SWAN-DF: the first high fidelity publicly available dataset of realistic audio-visual deepfakes, where both faces and voices appear and sound like the target person. The SWAN-DF dataset is based on the public SWAN database of real videos recorded in HD on iPhone and iPad Pro (in year 2019). For 30 pairs of manually selected people from SWAN, we swapped faces and voices using several autoencoder-based face swapping models and using several blending techniques from the well-known open source repo DeepFaceLab and voice conversion (or voice cloning) methods, including zero-shot YourTTS, DiffVC, HiFiVC, and several models from FreeVC.
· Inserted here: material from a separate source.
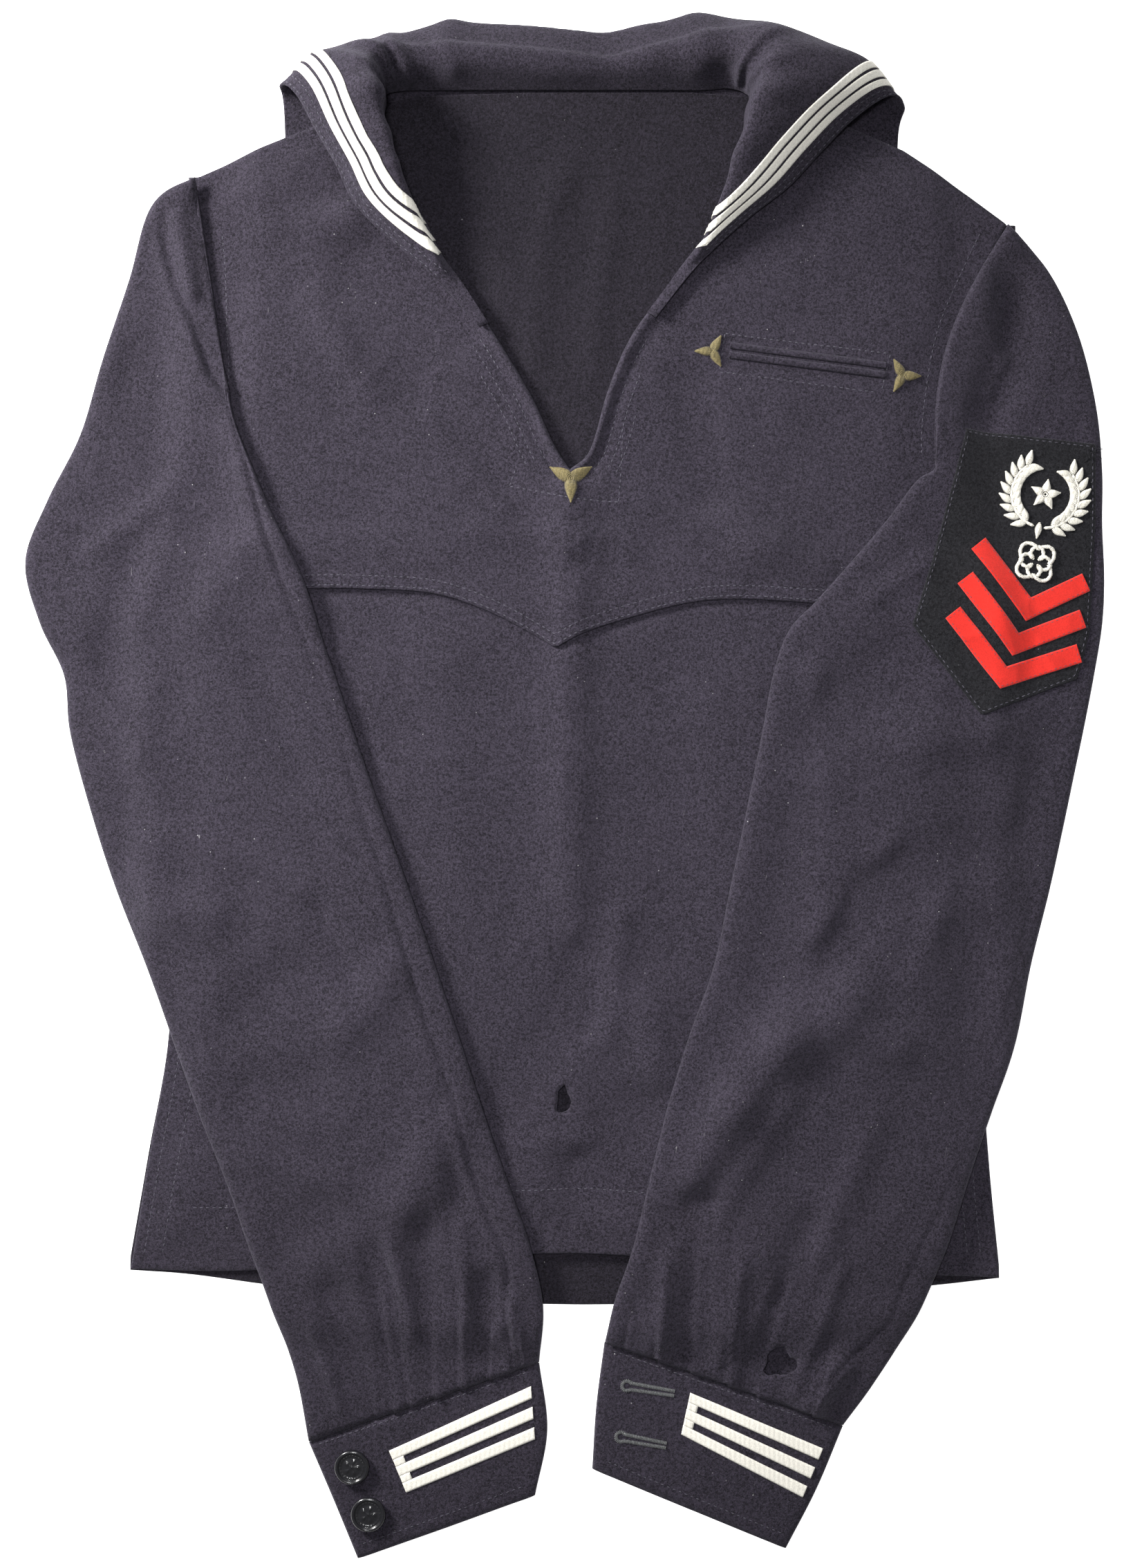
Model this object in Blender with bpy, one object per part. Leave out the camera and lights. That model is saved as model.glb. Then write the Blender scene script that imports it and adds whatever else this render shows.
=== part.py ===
"""Sailor jumper of navy wool, laid flat on its back with both sleeves folded down over the front.

Run with: blender --background --python part.py
The tables are in millimetres: +X to the wearer's left, +Y to the collar, +Z up from the surface it lies on.
Each piece of cloth is a closed wall. Panels are outlines filled with points, lifted to a height that follows
from what lies below. Sleeves and cuffs are flattened tubes, and the collar is a swept roll.
"""

from collections import namedtuple
from math import pi

import bmesh
import bpy
import numpy as np
from mathutils import Vector
from mathutils.bvhtree import BVHTree
from mathutils.geometry import delaunay_2d_cdt

MM = 0.001

# Driving dimensions
CLOTH = 1.4               # thickness of the wool cloth
TAPE = 0.6                # thickness of tapes, welts and badge pieces
THREAD = 0.9              # thickness of the raised embroidery
LAYER_GAP = 0.6           # between cloth that lies on cloth
SLEEVE_GAP = 1.3          # between a sleeve and what it lies on
SEAM_GAP = 0.3            # between the edges of two pieces at a seam
PANEL_STEP = 17.0         # spacing of the points inside a panel
BACK_STEP = 23.0          # the same in the back, which lies flat
PATCH_STEP = 13.0         # the same in the badge's patch
SMALL_STEP = 9.0          # the same in small pieces
SLEEVE_STEPS = 10         # steps across a sleeve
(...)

For each model and each blending technique, there are 960 video deepfakes. We used three types of models of the following resolutions: 160x160, 256x256, and 320x320 pixels. We took one pre-trained model corresponding for each resolution, and tuned it for each of the 30 pairs (both ways) of subjects for 50K iterations. Then, when generating deepfake videos for each pair of subjects, we used one of the tuned models and a way to blend the generated image back into the original frame, which we call blending technique. SWAN-DF dataset contains 25 different combinations of models and blending, which means the total number of deepfake videos is 960*25=24000.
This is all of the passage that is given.